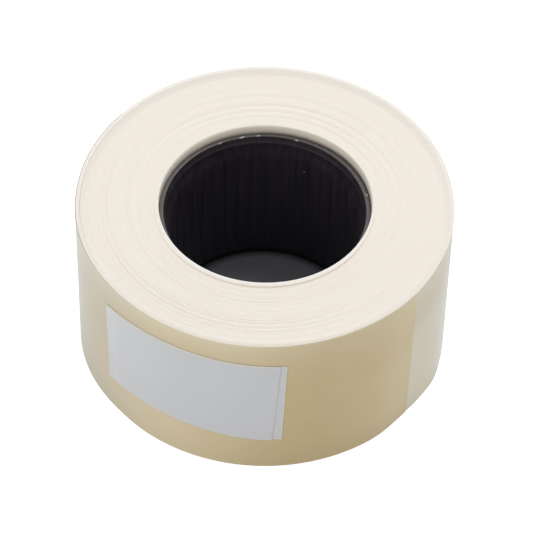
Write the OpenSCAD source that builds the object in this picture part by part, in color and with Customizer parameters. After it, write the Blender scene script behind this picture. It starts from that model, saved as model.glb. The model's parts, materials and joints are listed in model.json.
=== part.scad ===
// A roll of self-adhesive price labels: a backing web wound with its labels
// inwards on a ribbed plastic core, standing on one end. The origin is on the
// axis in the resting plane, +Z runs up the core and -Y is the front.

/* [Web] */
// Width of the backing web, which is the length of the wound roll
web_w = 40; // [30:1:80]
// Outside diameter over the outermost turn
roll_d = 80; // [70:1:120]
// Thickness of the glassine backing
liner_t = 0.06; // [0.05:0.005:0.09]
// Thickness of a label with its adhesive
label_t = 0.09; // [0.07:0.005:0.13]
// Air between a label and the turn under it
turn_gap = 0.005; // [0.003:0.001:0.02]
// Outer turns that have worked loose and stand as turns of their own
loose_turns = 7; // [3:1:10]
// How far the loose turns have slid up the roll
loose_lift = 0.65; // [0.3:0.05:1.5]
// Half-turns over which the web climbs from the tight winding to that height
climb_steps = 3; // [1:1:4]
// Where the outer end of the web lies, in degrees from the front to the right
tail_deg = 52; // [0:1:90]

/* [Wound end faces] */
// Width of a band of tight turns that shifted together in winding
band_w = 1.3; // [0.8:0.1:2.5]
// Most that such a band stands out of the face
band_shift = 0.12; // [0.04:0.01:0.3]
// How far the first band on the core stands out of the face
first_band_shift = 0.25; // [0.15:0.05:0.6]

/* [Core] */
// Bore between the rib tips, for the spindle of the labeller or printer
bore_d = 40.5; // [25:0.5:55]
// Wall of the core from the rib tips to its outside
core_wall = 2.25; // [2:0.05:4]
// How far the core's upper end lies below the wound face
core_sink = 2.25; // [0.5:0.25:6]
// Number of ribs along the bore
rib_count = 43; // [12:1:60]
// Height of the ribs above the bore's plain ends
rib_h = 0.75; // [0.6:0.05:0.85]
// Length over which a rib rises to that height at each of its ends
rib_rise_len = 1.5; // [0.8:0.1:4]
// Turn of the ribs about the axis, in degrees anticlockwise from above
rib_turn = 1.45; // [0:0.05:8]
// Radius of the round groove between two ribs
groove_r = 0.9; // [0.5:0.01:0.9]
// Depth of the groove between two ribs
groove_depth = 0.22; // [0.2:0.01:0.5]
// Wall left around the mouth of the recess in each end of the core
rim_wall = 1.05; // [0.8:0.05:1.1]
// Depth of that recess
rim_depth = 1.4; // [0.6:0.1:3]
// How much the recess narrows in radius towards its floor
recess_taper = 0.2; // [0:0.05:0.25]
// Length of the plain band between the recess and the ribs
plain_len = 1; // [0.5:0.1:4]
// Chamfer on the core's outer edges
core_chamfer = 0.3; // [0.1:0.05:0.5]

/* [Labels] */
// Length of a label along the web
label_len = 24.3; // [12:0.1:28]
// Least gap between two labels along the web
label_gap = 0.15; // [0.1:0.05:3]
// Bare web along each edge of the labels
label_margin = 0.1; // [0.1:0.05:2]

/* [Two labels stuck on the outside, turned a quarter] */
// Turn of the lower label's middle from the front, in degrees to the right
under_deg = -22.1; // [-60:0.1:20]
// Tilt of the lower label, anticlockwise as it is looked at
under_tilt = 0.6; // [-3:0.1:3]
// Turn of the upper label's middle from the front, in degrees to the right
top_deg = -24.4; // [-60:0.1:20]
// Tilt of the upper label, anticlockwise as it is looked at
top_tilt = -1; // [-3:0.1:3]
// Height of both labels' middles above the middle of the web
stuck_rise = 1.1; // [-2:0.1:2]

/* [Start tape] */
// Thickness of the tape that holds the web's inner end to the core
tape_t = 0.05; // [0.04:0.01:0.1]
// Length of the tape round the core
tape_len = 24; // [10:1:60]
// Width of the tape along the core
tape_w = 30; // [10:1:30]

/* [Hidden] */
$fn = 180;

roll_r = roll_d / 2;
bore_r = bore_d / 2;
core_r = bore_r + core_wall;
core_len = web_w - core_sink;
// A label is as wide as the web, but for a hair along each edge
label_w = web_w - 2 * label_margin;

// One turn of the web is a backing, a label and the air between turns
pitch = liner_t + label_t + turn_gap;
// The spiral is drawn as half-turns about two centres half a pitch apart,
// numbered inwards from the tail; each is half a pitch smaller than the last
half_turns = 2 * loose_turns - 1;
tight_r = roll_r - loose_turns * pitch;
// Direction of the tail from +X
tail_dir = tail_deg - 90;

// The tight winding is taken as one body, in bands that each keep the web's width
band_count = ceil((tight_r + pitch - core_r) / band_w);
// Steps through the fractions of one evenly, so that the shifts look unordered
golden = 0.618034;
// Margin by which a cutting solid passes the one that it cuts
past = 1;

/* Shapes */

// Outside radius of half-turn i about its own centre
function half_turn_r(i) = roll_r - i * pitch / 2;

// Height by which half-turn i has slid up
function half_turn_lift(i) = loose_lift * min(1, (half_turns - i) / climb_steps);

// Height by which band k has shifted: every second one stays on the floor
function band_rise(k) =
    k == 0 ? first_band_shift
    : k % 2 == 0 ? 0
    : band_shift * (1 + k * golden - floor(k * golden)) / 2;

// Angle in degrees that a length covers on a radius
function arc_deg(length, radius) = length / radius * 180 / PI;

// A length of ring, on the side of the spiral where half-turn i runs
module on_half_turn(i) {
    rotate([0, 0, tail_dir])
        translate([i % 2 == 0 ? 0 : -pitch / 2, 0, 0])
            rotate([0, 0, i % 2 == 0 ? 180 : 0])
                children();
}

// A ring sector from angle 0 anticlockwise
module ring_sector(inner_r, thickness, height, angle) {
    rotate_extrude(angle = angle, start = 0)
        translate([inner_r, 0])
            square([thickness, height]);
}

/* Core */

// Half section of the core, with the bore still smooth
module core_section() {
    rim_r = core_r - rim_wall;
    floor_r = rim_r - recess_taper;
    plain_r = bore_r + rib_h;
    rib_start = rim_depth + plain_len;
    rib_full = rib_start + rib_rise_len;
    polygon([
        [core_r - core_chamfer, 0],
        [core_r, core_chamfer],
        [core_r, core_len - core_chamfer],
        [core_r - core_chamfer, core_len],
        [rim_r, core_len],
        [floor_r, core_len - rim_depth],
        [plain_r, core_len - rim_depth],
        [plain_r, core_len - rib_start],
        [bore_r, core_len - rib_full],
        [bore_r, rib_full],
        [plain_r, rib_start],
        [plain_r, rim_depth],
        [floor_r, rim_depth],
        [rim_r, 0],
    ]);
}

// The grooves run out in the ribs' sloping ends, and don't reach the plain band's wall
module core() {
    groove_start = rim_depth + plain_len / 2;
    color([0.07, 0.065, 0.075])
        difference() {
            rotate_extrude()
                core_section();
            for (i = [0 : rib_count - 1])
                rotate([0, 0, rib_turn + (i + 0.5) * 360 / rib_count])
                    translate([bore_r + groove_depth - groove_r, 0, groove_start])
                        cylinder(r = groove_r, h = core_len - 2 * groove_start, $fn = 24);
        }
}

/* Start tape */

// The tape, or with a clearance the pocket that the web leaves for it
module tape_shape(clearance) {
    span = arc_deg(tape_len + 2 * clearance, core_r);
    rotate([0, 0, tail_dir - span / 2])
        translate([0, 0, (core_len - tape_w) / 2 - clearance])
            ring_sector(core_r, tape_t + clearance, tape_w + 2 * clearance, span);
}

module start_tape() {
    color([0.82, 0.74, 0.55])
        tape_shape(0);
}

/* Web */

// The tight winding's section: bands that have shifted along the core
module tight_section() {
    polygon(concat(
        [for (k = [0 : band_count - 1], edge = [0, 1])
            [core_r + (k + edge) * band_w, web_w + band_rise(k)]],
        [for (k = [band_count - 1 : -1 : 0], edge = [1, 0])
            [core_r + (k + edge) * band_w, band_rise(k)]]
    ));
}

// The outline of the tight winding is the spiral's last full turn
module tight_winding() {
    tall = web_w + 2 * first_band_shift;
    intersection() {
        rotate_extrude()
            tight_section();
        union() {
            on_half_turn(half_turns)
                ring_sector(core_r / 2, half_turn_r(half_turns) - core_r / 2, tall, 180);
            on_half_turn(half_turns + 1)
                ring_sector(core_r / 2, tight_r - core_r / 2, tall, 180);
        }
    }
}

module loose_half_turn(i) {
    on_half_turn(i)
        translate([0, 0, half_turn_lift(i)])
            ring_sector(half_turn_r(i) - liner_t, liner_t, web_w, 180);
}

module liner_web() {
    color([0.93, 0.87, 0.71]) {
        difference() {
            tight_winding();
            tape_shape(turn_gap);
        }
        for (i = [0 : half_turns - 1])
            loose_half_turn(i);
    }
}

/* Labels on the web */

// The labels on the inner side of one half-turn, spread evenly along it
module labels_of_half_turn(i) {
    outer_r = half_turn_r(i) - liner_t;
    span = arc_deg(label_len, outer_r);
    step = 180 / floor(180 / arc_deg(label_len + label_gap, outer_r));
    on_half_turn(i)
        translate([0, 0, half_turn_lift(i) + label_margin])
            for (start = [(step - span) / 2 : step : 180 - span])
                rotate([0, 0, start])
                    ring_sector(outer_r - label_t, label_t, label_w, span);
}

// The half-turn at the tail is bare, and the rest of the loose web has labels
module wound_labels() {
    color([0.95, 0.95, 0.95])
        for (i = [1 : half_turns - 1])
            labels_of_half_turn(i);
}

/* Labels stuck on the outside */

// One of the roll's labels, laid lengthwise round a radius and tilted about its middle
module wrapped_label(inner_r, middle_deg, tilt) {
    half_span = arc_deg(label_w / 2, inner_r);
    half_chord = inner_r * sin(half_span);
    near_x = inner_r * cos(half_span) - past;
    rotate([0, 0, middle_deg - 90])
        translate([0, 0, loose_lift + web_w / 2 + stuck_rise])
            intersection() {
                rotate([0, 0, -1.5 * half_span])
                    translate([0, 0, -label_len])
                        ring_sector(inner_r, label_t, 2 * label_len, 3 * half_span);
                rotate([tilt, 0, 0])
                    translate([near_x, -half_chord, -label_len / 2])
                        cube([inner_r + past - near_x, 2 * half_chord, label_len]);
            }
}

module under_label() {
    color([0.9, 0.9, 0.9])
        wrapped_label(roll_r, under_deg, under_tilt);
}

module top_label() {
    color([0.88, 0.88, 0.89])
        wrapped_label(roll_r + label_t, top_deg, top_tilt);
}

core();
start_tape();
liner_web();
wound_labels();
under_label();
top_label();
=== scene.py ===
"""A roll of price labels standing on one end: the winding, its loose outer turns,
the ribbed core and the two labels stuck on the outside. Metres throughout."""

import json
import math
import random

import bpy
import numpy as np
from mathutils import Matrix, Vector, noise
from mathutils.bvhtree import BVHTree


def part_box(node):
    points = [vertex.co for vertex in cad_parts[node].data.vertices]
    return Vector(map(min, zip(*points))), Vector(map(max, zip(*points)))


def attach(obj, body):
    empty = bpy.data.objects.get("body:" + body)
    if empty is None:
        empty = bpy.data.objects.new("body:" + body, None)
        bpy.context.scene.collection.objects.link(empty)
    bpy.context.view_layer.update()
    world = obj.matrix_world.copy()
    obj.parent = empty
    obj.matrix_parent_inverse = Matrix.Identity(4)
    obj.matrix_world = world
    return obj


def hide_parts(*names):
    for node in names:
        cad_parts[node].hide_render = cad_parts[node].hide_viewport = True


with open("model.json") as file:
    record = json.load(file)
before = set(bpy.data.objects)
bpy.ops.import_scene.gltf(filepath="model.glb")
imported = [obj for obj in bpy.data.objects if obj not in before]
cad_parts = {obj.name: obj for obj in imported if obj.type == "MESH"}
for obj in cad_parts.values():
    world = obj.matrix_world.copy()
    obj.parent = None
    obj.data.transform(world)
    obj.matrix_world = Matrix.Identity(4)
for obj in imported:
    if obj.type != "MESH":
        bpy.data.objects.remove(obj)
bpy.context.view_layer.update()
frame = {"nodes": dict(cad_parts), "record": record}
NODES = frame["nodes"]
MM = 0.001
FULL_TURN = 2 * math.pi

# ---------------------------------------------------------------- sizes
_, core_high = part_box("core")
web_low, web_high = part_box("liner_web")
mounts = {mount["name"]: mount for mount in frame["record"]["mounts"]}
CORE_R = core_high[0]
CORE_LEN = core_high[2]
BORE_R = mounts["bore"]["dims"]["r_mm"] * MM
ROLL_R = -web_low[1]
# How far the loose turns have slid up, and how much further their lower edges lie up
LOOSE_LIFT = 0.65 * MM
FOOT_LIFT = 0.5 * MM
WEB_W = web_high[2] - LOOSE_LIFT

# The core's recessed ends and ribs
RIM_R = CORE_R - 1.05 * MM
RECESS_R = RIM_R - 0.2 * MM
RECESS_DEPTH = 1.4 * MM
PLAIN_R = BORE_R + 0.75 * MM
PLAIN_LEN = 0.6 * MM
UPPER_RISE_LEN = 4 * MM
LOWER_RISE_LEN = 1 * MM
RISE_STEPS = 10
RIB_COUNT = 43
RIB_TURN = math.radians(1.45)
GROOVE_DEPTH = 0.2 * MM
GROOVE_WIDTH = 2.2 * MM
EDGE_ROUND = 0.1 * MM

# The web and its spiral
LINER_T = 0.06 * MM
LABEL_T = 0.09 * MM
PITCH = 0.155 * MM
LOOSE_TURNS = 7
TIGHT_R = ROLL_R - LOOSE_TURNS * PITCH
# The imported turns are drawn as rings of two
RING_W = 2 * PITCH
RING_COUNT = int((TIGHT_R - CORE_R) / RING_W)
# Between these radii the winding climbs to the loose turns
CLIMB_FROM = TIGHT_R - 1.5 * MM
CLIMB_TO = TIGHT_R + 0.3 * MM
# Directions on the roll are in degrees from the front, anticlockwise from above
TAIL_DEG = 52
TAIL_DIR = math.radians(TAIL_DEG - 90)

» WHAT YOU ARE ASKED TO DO
Emit, unaltered, the lines from the top of the listing down through the line that holds "tail_deg = 52; // [0:1:90]"; emit nothing else.

» THE ANSWER
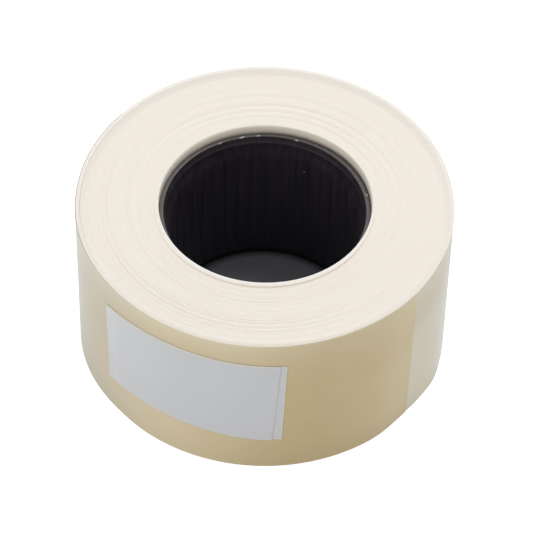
Write the OpenSCAD source that builds the object in this picture part by part, in color and with Customizer parameters. After it, write the Blender scene script behind this picture. It starts from that model, saved as model.glb. The model's parts, materials and joints are listed in model.json.
=== part.scad ===
// A roll of self-adhesive price labels: a backing web wound with its labels
// inwards on a ribbed plastic core, standing on one end. The origin is on the
// axis in the resting plane, +Z runs up the core and -Y is the front.

/* [Web] */
// Width of the backing web, which is the length of the wound roll
web_w = 40; // [30:1:80]
// Outside diameter over the outermost turn
roll_d = 80; // [70:1:120]
// Thickness of the glassine backing
liner_t = 0.06; // [0.05:0.005:0.09]
// Thickness of a label with its adhesive
label_t = 0.09; // [0.07:0.005:0.13]
// Air between a label and the turn under it
turn_gap = 0.005; // [0.003:0.001:0.02]
// Outer turns that have worked loose and stand as turns of their own
loose_turns = 7; // [3:1:10]
// How far the loose turns have slid up the roll
loose_lift = 0.65; // [0.3:0.05:1.5]
// Half-turns over which the web climbs from the tight winding to that height
climb_steps = 3; // [1:1:4]
// Where the outer end of the web lies, in degrees from the front to the right
tail_deg = 52; // [0:1:90]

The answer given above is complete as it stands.